WHAT IS NEEDED:
Write out every single entry exactly.

EXERCISE DATA:
**********
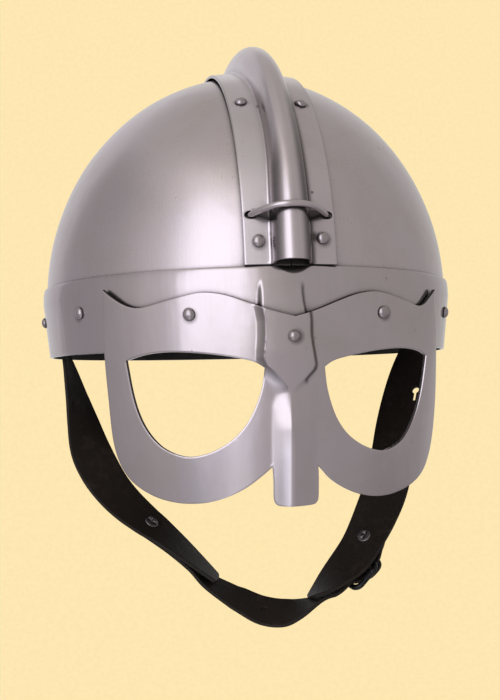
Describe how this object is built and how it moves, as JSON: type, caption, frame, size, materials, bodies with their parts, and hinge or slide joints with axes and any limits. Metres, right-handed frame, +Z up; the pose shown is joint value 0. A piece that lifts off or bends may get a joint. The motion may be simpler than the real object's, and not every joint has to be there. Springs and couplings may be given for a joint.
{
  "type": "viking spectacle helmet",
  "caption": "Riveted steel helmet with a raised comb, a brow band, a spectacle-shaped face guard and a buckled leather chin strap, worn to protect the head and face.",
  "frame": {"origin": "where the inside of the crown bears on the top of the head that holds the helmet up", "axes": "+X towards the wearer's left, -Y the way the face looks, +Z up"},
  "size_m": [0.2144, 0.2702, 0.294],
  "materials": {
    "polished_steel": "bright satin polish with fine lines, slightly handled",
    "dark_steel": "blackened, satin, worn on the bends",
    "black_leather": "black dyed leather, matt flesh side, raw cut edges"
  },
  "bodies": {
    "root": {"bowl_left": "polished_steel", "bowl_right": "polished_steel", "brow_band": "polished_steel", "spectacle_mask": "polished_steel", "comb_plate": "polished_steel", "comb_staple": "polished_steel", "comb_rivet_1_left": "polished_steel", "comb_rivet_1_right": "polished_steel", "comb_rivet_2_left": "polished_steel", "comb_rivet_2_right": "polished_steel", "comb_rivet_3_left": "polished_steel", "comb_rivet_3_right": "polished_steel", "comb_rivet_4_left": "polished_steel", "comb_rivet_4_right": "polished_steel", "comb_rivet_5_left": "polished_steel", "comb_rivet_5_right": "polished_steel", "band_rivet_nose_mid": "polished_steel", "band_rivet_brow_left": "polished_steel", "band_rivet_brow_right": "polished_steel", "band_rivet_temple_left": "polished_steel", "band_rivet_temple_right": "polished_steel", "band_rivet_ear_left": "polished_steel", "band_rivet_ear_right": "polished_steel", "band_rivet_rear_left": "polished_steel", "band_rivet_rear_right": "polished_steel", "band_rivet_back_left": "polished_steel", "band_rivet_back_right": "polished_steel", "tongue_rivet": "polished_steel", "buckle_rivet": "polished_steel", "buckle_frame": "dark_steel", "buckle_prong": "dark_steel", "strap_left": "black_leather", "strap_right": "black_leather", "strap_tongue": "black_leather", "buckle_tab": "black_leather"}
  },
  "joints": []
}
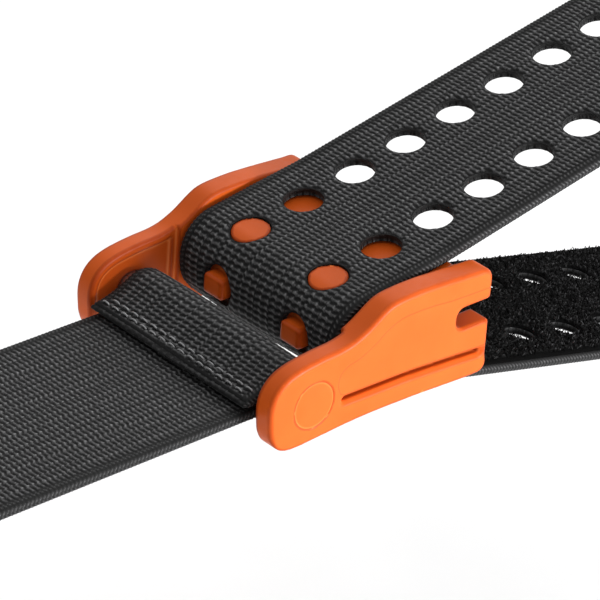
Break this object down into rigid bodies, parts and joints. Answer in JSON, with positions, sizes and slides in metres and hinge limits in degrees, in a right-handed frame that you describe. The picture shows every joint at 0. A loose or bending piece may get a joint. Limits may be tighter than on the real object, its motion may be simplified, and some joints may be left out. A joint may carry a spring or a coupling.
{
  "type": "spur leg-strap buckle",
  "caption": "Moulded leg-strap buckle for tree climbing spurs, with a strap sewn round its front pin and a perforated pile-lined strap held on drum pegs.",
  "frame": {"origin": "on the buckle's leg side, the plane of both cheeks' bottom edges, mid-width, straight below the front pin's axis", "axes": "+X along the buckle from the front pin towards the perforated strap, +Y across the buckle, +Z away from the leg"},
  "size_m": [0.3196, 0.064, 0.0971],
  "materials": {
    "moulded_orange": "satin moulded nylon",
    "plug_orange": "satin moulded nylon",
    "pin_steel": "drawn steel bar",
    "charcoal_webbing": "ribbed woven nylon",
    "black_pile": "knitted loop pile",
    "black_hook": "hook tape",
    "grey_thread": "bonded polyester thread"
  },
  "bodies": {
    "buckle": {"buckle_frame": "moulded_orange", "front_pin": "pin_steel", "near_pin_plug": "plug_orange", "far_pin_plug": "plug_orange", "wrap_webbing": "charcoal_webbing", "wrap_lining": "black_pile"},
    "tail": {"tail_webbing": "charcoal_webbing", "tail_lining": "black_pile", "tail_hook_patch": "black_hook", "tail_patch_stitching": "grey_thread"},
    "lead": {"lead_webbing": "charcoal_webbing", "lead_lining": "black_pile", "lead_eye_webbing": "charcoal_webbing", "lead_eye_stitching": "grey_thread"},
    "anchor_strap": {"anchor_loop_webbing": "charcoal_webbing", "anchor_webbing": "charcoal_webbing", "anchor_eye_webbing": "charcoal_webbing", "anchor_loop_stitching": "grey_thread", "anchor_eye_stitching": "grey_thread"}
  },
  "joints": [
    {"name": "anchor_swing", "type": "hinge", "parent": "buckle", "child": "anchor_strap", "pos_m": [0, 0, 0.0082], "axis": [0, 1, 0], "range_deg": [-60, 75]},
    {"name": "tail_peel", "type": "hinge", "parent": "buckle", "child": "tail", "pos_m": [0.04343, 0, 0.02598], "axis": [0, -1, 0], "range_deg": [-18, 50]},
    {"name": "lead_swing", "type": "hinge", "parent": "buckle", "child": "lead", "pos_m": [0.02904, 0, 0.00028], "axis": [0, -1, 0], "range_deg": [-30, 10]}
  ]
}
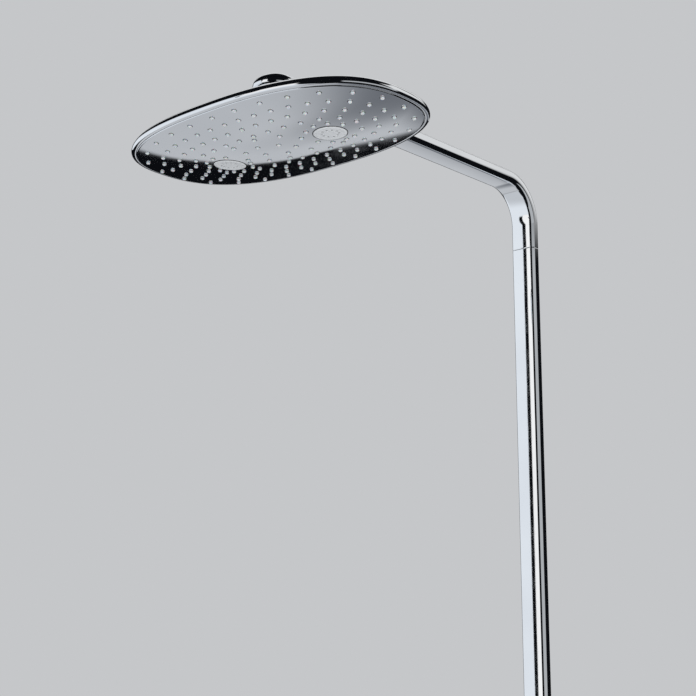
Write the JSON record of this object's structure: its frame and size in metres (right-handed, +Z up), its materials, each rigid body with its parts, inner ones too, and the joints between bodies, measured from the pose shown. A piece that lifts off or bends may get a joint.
**********
REPLY TO THE TASK:
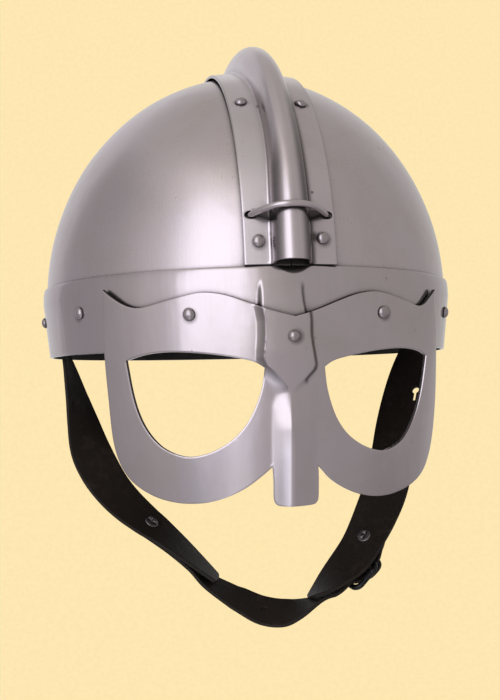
Describe how this object is built and how it moves, as JSON: type, caption, frame, size, materials, bodies with their parts, and hinge or slide joints with axes and any limits. Metres, right-handed frame, +Z up; the pose shown is joint value 0. A piece that lifts off or bends may get a joint. The motion may be simpler than the real object's, and not every joint has to be there. Springs and couplings may be given for a joint.
{
  "type": "viking spectacle helmet",
  "caption": "Riveted steel helmet with a raised comb, a brow band, a spectacle-shaped face guard and a buckled leather chin strap, worn to protect the head and face.",
  "frame": {"origin": "where the inside of the crown bears on the top of the head that holds the helmet up", "axes": "+X towards the wearer's left, -Y the way the face looks, +Z up"},
  "size_m": [0.2144, 0.2702, 0.294],
  "materials": {
    "polished_steel": "bright satin polish with fine lines, slightly handled",
    "dark_steel": "blackened, satin, worn on the bends",
    "black_leather": "black dyed leather, matt flesh side, raw cut edges"
  },
  "bodies": {
    "root": {"bowl_left": "polished_steel", "bowl_right": "polished_steel", "brow_band": "polished_steel", "spectacle_mask": "polished_steel", "comb_plate": "polished_steel", "comb_staple": "polished_steel", "comb_rivet_1_left": "polished_steel", "comb_rivet_1_right": "polished_steel", "comb_rivet_2_left": "polished_steel", "comb_rivet_2_right": "polished_steel", "comb_rivet_3_left": "polished_steel", "comb_rivet_3_right": "polished_steel", "comb_rivet_4_left": "polished_steel", "comb_rivet_4_right": "polished_steel", "comb_rivet_5_left": "polished_steel", "comb_rivet_5_right": "polished_steel", "band_rivet_nose_mid": "polished_steel", "band_rivet_brow_left": "polished_steel", "band_rivet_brow_right": "polished_steel", "band_rivet_temple_left": "polished_steel", "band_rivet_temple_right": "polished_steel", "band_rivet_ear_left": "polished_steel", "band_rivet_ear_right": "polished_steel", "band_rivet_rear_left": "polished_steel", "band_rivet_rear_right": "polished_steel", "band_rivet_back_left": "polished_steel", "band_rivet_back_right": "polished_steel", "tongue_rivet": "polished_steel", "buckle_rivet": "polished_steel", "buckle_frame": "dark_steel", "buckle_prong": "dark_steel", "strap_left": "black_leather", "strap_right": "black_leather", "strap_tongue": "black_leather", "buckle_tab": "black_leather"}
  },
  "joints": []
}
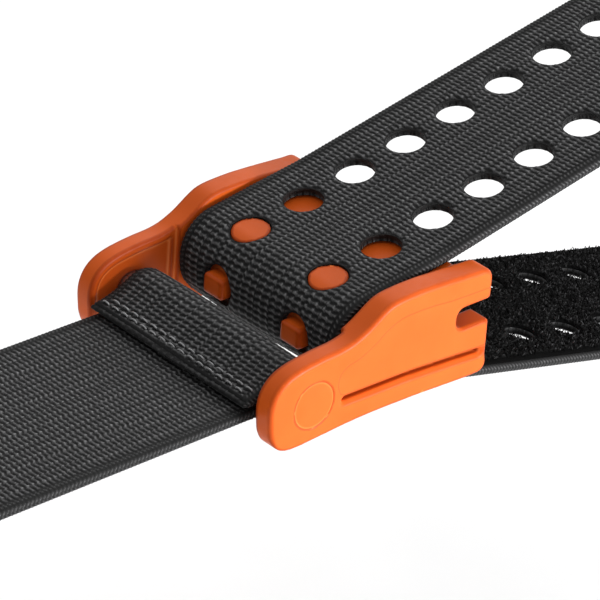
Break this object down into rigid bodies, parts and joints. Answer in JSON, with positions, sizes and slides in metres and hinge limits in degrees, in a right-handed frame that you describe. The picture shows every joint at 0. A loose or bending piece may get a joint. Limits may be tighter than on the real object, its motion may be simplified, and some joints may be left out. A joint may carry a spring or a coupling.
{
  "type": "spur leg-strap buckle",
  "caption": "Moulded leg-strap buckle for tree climbing spurs, with a strap sewn round its front pin and a perforated pile-lined strap held on drum pegs.",
  "frame": {"origin": "on the buckle's leg side, the plane of both cheeks' bottom edges, mid-width, straight below the front pin's axis", "axes": "+X along the buckle from the front pin towards the perforated strap, +Y across the buckle, +Z away from the leg"},
  "size_m": [0.3196, 0.064, 0.0971],
  "materials": {
    "moulded_orange": "satin moulded nylon",
    "plug_orange": "satin moulded nylon",
    "pin_steel": "drawn steel bar",
    "charcoal_webbing": "ribbed woven nylon",
    "black_pile": "knitted loop pile",
    "black_hook": "hook tape",
    "grey_thread": "bonded polyester thread"
  },
  "bodies": {
    "buckle": {"buckle_frame": "moulded_orange", "front_pin": "pin_steel", "near_pin_plug": "plug_orange", "far_pin_plug": "plug_orange", "wrap_webbing": "charcoal_webbing", "wrap_lining": "black_pile"},
    "tail": {"tail_webbing": "charcoal_webbing", "tail_lining": "black_pile", "tail_hook_patch": "black_hook", "tail_patch_stitching": "grey_thread"},
    "lead": {"lead_webbing": "charcoal_webbing", "lead_lining": "black_pile", "lead_eye_webbing": "charcoal_webbing", "lead_eye_stitching": "grey_thread"},
    "anchor_strap": {"anchor_loop_webbing": "charcoal_webbing", "anchor_webbing": "charcoal_webbing", "anchor_eye_webbing": "charcoal_webbing", "anchor_loop_stitching": "grey_thread", "anchor_eye_stitching": "grey_thread"}
  },
  "joints": [
    {"name": "anchor_swing", "type": "hinge", "parent": "buckle", "child": "anchor_strap", "pos_m": [0, 0, 0.0082], "axis": [0, 1, 0], "range_deg": [-60, 75]},
    {"name": "tail_peel", "type": "hinge", "parent": "buckle", "child": "tail", "pos_m": [0.04343, 0, 0.02598], "axis": [0, -1, 0], "range_deg": [-18, 50]},
    {"name": "lead_swing", "type": "hinge", "parent": "buckle", "child": "lead", "pos_m": [0.02904, 0, 0.00028], "axis": [0, -1, 0], "range_deg": [-30, 10]}
  ]
}
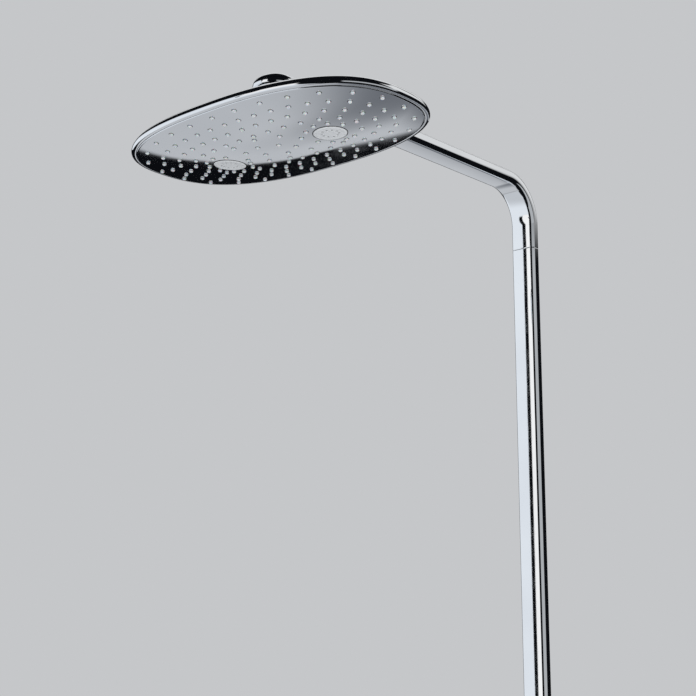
Write the JSON record of this object's structure: its frame and size in metres (right-handed, +Z up), its materials, each rigid body with its parts, inner ones too, and the joints between bodies, measured from the pose shown. A piece that lifts off or bends may get a joint.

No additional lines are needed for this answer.